- [Source data]
____________________

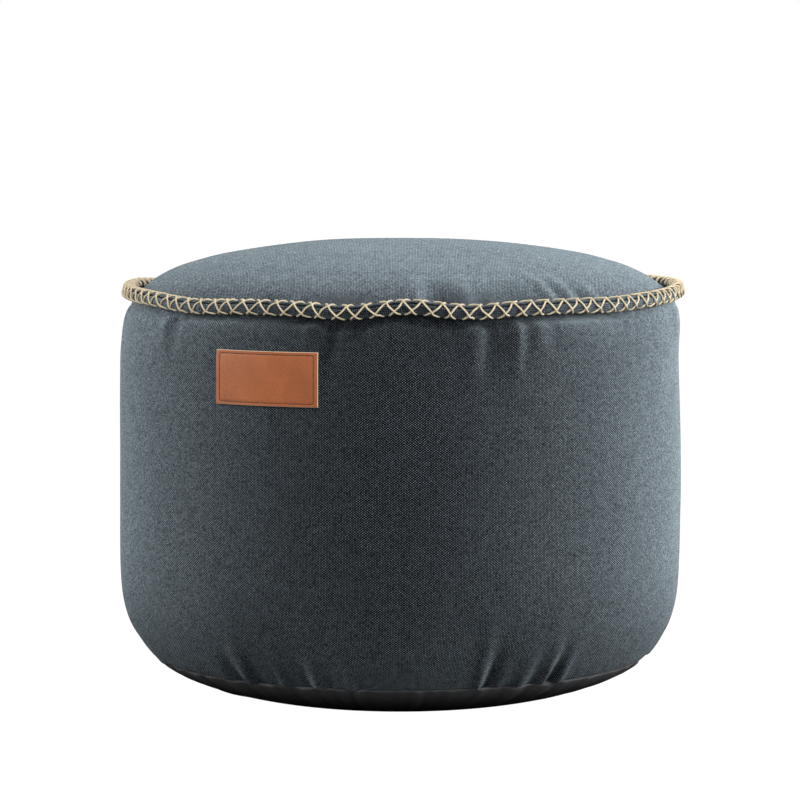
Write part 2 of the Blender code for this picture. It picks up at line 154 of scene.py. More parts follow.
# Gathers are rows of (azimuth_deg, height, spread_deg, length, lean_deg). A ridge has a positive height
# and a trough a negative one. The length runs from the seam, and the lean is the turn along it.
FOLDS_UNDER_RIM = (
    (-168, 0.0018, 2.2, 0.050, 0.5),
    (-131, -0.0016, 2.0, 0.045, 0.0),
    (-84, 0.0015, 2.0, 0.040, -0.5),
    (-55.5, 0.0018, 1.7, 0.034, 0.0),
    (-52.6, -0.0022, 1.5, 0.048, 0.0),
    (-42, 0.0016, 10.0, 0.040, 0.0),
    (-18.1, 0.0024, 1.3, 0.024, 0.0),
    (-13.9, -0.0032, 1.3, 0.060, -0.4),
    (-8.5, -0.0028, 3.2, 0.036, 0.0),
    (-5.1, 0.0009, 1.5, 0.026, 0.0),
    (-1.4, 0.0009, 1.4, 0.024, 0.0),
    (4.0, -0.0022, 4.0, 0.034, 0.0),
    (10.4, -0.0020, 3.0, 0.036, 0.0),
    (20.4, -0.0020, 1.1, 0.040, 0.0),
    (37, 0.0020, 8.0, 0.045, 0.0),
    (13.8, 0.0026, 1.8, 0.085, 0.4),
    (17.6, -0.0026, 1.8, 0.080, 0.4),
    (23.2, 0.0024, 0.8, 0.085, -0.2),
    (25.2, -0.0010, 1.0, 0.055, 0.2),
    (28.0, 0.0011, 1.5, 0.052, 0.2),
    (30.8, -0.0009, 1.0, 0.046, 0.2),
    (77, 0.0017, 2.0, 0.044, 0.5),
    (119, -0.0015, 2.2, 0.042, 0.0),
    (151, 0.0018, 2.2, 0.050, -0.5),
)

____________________

- [Given exercise] Repeat the material from above exactly, word for word.

- [The result]
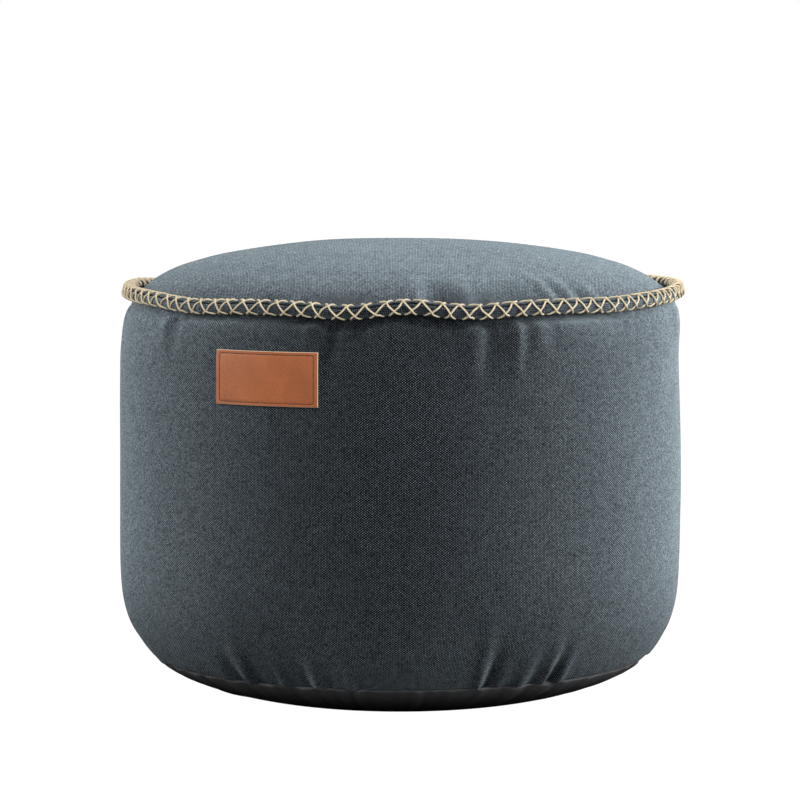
Write part 2 of the Blender code for this picture. It picks up at line 154 of scene.py. More parts follow.
# Gathers are rows of (azimuth_deg, height, spread_deg, length, lean_deg). A ridge has a positive height
# and a trough a negative one. The length runs from the seam, and the lean is the turn along it.
FOLDS_UNDER_RIM = (
    (-168, 0.0018, 2.2, 0.050, 0.5),
    (-131, -0.0016, 2.0, 0.045, 0.0),
    (-84, 0.0015, 2.0, 0.040, -0.5),
    (-55.5, 0.0018, 1.7, 0.034, 0.0),
    (-52.6, -0.0022, 1.5, 0.048, 0.0),
    (-42, 0.0016, 10.0, 0.040, 0.0),
    (-18.1, 0.0024, 1.3, 0.024, 0.0),
    (-13.9, -0.0032, 1.3, 0.060, -0.4),
    (-8.5, -0.0028, 3.2, 0.036, 0.0),
    (-5.1, 0.0009, 1.5, 0.026, 0.0),
    (-1.4, 0.0009, 1.4, 0.024, 0.0),
    (4.0, -0.0022, 4.0, 0.034, 0.0),
    (10.4, -0.0020, 3.0, 0.036, 0.0),
    (20.4, -0.0020, 1.1, 0.040, 0.0),
    (37, 0.0020, 8.0, 0.045, 0.0),
    (13.8, 0.0026, 1.8, 0.085, 0.4),
    (17.6, -0.0026, 1.8, 0.080, 0.4),
    (23.2, 0.0024, 0.8, 0.085, -0.2),
    (25.2, -0.0010, 1.0, 0.055, 0.2),
    (28.0, 0.0011, 1.5, 0.052, 0.2),
    (30.8, -0.0009, 1.0, 0.046, 0.2),
    (77, 0.0017, 2.0, 0.044, 0.5),
    (119, -0.0015, 2.2, 0.042, 0.0),
    (151, 0.0018, 2.2, 0.050, -0.5),
)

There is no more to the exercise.